### Written instruction
Write every line of the material out exactly as shown.

### Dataset section
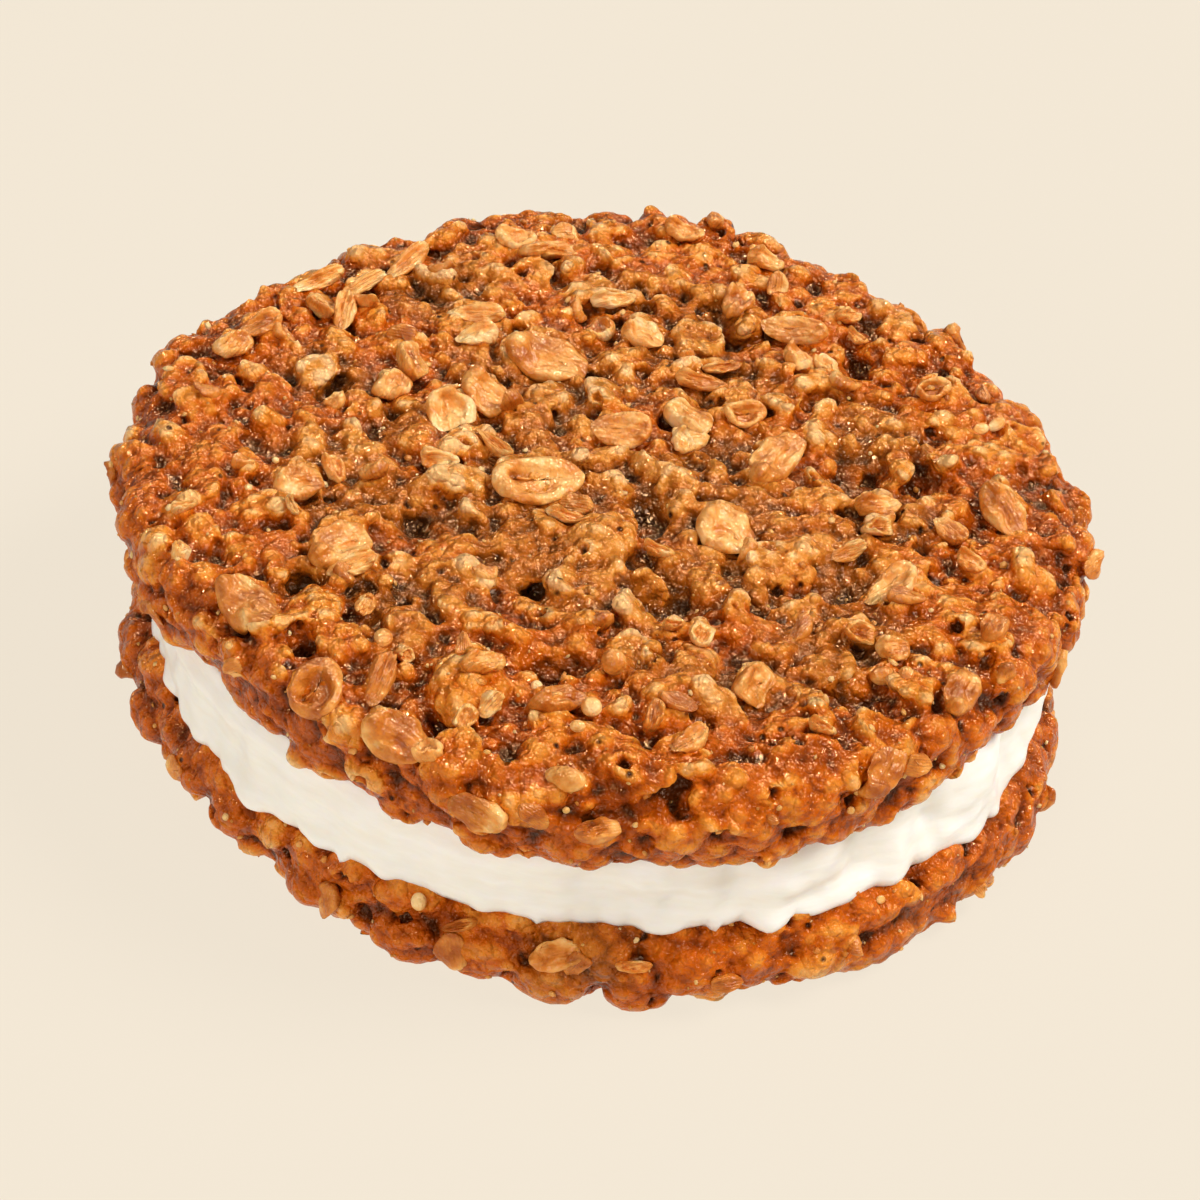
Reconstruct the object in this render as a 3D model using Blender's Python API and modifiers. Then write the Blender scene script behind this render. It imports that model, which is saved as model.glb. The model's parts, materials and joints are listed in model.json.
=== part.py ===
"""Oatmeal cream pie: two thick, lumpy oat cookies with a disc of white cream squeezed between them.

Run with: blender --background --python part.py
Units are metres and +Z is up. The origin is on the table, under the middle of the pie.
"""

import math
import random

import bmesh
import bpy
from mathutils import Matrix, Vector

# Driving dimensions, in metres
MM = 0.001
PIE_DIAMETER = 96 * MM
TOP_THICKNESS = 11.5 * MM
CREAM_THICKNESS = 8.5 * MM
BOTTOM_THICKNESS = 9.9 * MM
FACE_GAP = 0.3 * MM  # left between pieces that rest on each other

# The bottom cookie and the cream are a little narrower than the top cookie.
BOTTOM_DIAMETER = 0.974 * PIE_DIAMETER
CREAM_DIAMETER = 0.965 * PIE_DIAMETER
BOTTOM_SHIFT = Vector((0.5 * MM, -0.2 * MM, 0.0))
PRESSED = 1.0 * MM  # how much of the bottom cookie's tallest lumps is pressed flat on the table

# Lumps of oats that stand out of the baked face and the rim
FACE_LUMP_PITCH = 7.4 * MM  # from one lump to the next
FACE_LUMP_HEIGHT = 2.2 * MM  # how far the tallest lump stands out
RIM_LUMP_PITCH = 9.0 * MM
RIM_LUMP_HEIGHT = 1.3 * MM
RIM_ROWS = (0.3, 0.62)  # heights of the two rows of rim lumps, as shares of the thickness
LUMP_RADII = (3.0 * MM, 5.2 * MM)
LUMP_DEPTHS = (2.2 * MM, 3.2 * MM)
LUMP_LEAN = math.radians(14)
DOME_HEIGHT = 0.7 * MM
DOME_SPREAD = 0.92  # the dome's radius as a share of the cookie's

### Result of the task
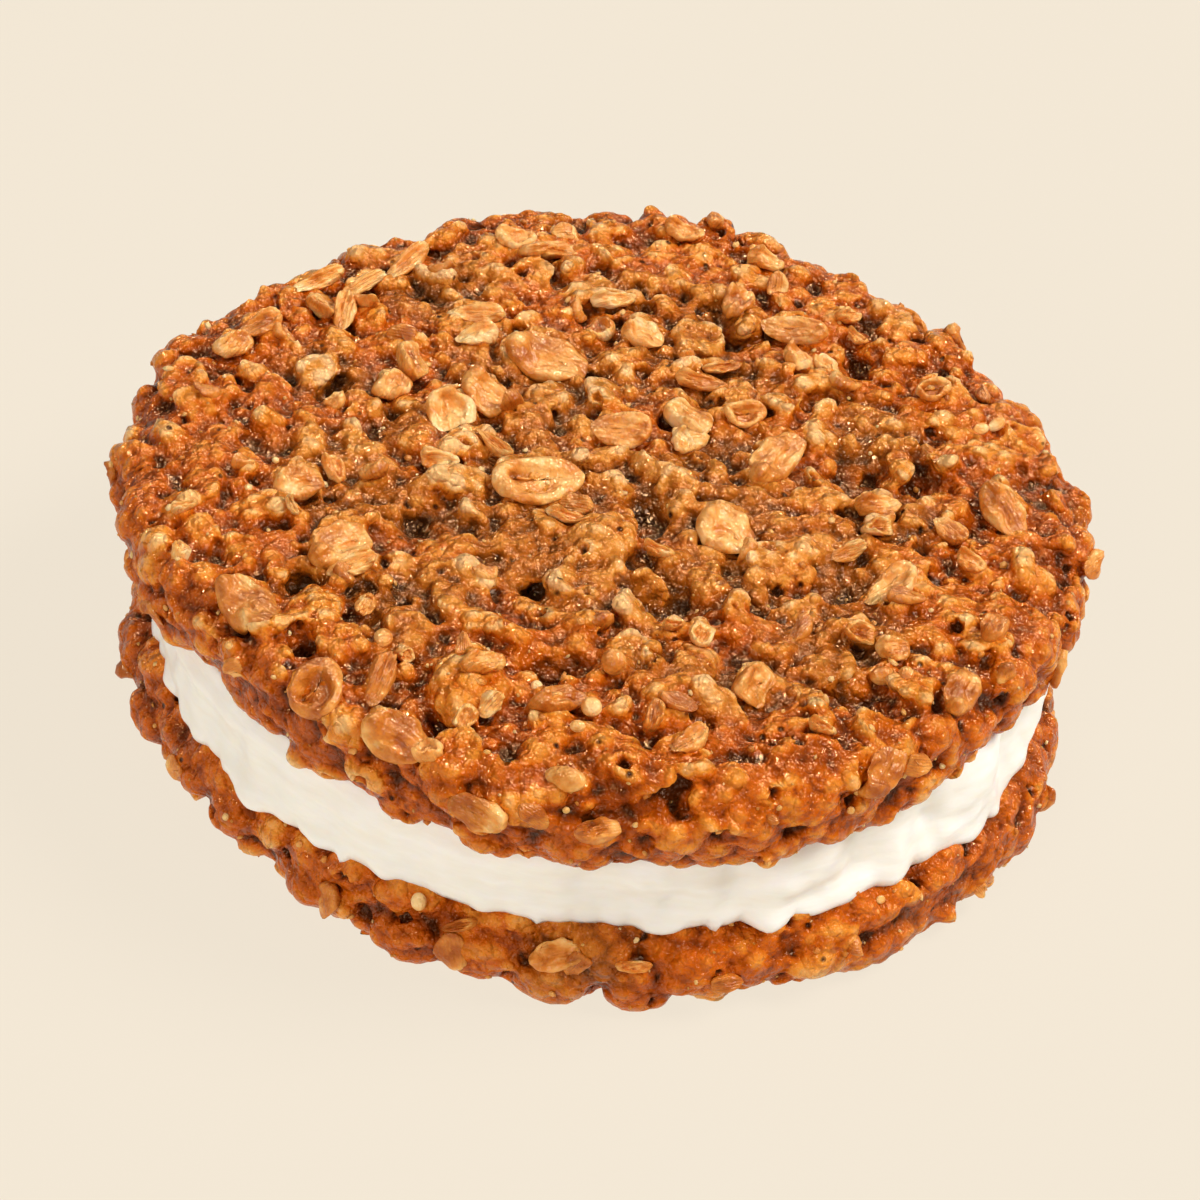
Reconstruct the object in this render as a 3D model using Blender's Python API and modifiers. Then write the Blender scene script behind this render. It imports that model, which is saved as model.glb. The model's parts, materials and joints are listed in model.json.
=== part.py ===
"""Oatmeal cream pie: two thick, lumpy oat cookies with a disc of white cream squeezed between them.

Run with: blender --background --python part.py
Units are metres and +Z is up. The origin is on the table, under the middle of the pie.
"""

import math
import random

import bmesh
import bpy
from mathutils import Matrix, Vector

# Driving dimensions, in metres
MM = 0.001
PIE_DIAMETER = 96 * MM
TOP_THICKNESS = 11.5 * MM
CREAM_THICKNESS = 8.5 * MM
BOTTOM_THICKNESS = 9.9 * MM
FACE_GAP = 0.3 * MM  # left between pieces that rest on each other

# The bottom cookie and the cream are a little narrower than the top cookie.
BOTTOM_DIAMETER = 0.974 * PIE_DIAMETER
CREAM_DIAMETER = 0.965 * PIE_DIAMETER
BOTTOM_SHIFT = Vector((0.5 * MM, -0.2 * MM, 0.0))
PRESSED = 1.0 * MM  # how much of the bottom cookie's tallest lumps is pressed flat on the table

# Lumps of oats that stand out of the baked face and the rim
FACE_LUMP_PITCH = 7.4 * MM  # from one lump to the next
FACE_LUMP_HEIGHT = 2.2 * MM  # how far the tallest lump stands out
RIM_LUMP_PITCH = 9.0 * MM
RIM_LUMP_HEIGHT = 1.3 * MM
RIM_ROWS = (0.3, 0.62)  # heights of the two rows of rim lumps, as shares of the thickness
LUMP_RADII = (3.0 * MM, 5.2 * MM)
LUMP_DEPTHS = (2.2 * MM, 3.2 * MM)
LUMP_LEAN = math.radians(14)
DOME_HEIGHT = 0.7 * MM
DOME_SPREAD = 0.92  # the dome's radius as a share of the cookie's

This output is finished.